Wellness

6 Lessons in confidence with 'Suits' star Sarah Rafferty

The actor on how she builds self-esteem, and recovers it when she loses it

The actor on how she builds self-esteem, and recovers it when she loses it

(Photo courtesy of Marc Cartwright)

Six years into filming, Sarah Rafferty is probably best known for her role as Donna Paulsen, a strong-willed, power player on the hit legal series Suits. But behind-the-scenes, the 45-year-old actress grew up with the typical beauty-related anxieties most of us can relate to. "I had frizzy hair and freckly skin, and I was chubby one year and super skinny and tall the next," she says. "I was awkward in my body and I had a headgear, head-retainers and braces, all that kind of stuff." That's why she's teamed up with Dove for its Look How Far We've Come campaign, which is dedicated to helping young girls build positive self-esteem and reach their full potential. On a recent trip to Toronto, we talked to Sarah all about how to build confidence and recover when you lose it. Here, are her six lessons.  

The struggle is real – for everyone

You might assume that Sarah has everything together all the time, but you would be wrong. She's actually really open about struggling with confidence. "Oh, are you kidding? she laughs. "All the time!" she says of the experience. "In some ways doesn't everybody to some extent?" she asks. "People think that I'm a lot like Donna, and they ask me how we're different. I say, 'well she has colossal self-confidence, and I'm an actor, and I'm riddled with self-doubt,'" she explains. The takeaway message: If you're struggling, you're not alone. Everyone has his or her moments.

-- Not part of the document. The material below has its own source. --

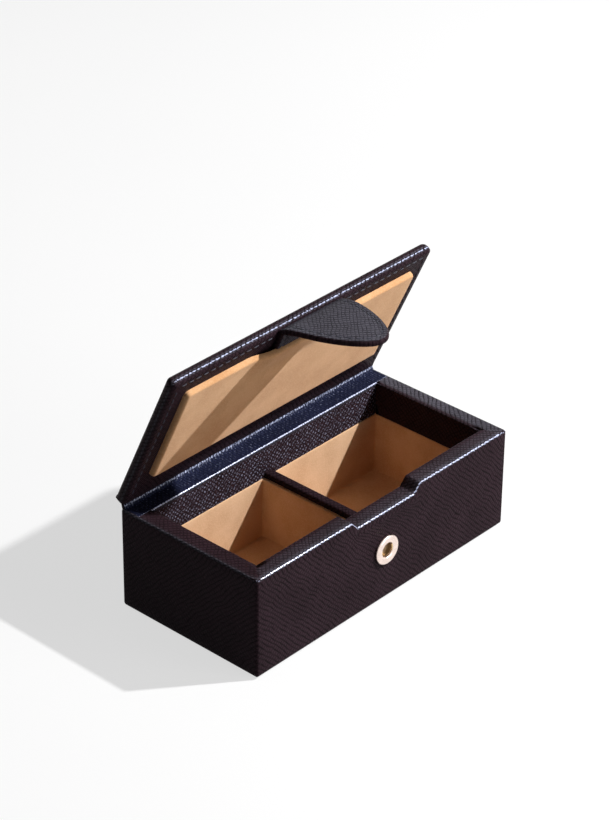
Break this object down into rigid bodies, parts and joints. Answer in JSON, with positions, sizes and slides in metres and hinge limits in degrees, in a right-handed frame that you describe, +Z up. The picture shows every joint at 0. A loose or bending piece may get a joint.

One person can make a big difference 

"There was kind of a pivotal moment in my life in junior high school when my English teacher told me I should be a part of the public speaking competition," Sarah told us. He gave her a piece from Mice and Men, and she took it home, practiced, memorized it, and went on to win the content. "At that point, I started receiving feedback about the stories I could tell, about how I made people feel, and how I could be active," she says. "It really set me on my path."

You can change the narrative 

A big part of regaining her confidence comes from changing perspectives. "For me, when I have those moments of getting down on my body, let's say for example, my stomach doesn't look my stomach before I had kids, just saying," she laughs. "That bums me out, so I really have to shift that negative into a positive, and get really grateful for the fact that my body delivered me two amazing little girls," she says.

"It's a shift away from how it looks to what it does."

It's okay to be sad sometimes

As an actor, Sarah understands rejection is part of the game. Which also means picking herself up to rebound is really important. These days, she starts by giving herself a second to process. "I used to think that you had to recover immediately," says Sarah. "As I got older, I gave myself the space to be human, and to have a minute and be disappointed and feel whatever I'm feeling," she explains. Afterwards, it's time to move on and look ahead. "Then for me, it's about shifting my perspective onto something grateful for. It's really that age old saying of counting your blessings," she says. "That's what works for me."

We need to give each other different kinds of compliments

"On selfesteem.dove.ca there's this great section about compliments, and I learned that we spend a lot of time complimenting each other on how we look," says Sarah. Instead, she says we should really be complimenting each other on our relationships, for what we do, the people that we are.

It all starts at a young age

According to Sarah, who is doing the work with her own daughters, the conversation about compliments and building confidence should start early. Part of that is making sure young girls are exposed to different types of female role models. Once a girl has her role models, she should be asked why she looks up to them. "Say you choose a singer," says Sarah. "A lot of times, a girl will come back with something about how beautiful she is or about how she poses in pictures, so you steer that question into what else? What about her talent? What about her voice? What about her message do you admire?" she says. "You just keep shifting their values." She hopes that, eventually, that shift should help her value much more than appearances.

For more from Sarah Rafferty, check out our rapid round with the actor below.

(Photo courtesy of Marc Cartwright)

Life with Sarah Rafferty

Food/drinks/entertaining

Best thing you ate in recent memory? "I was at this Mexican-themed party and I had this amazing spicy cabbage. Super random. It was really good!"

Style

What's your desert island beauty product? "SPF [laughs]. Anything with sunscreen!"

Describe your look in one word: "My look? Ah! What is my look? Real."

What's the biggest splurge you've ever made?: "The biggest splurges that I've ever made have always been experiences, so like crazy trips."

Love and relationships

Your celebrity crush: "Can I have a few? Mark Ruffalo, and Cate Blanchett. I have a crush on Cate Blanchett."

Culture and activities

The one book you'd recommend to everyone: "The Dalai Lama wrote a book called The Universe in a Single Atom."

Where is your favourite place on earth?: "In my bathtub with my two kids."